The universal agenda was one of the points mentioned by Deputy Smith, or perhaps it was Deputy Maureen O'Sullivan. The universal agenda is an extremely ambitious approach.

It is necessary to allow for the various differentiations at the regional or national level. We have to make a go of it and begin by saying that these are commitments that every country in the world agrees to.

In practice, we know that countries will set their own priorities. We do not necessarily approve of that, but we know that it happens as a matter of human nature. For example, Austria will not prioritise the goal relating to oceans. I am being a bit facetious in saying that because it is a landlocked country and it will have other priorities. It follows that some of the goals will be more important to a country than others. There will be self-selection within the full set of goals. Officially, every country is taking on the full set of commitments and will need to show why, in practice, it went for one set of priorities rather than another. There will be a lot of understanding for such a position. People know that it is not realistic to expect that there will be 100% performance across the full range of goals.
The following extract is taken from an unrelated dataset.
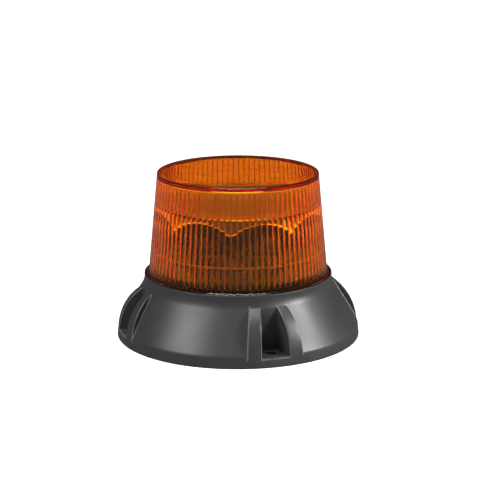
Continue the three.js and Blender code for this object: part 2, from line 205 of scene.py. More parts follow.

There is also a desire to have a positive spirit for all of this. It is not a question of finger wagging and telling a country it has fallen way behind the rest. It is meant to be almost a collective self-assistance. We want to help developing countries, in particular, to make the progress required. The reason I am emphasising this is that, for example, people sometimes ask if the process would be like the universal peer review pertaining to the UN Human Rights Council in Geneva. The answer is "No, it won't be" because there are international human rights treaties which have been signed up to and are legally binding. The commitments to which I refer are political. If there is a voluntary political commitment, one cannot denounce a country because it has not moved as fast as it should. The Senator is correct that if something is not legally binding, it may somehow fade away, but the collective moral force of the single agenda being taken on by all countries will not go away easily and will ensure that some progress is made.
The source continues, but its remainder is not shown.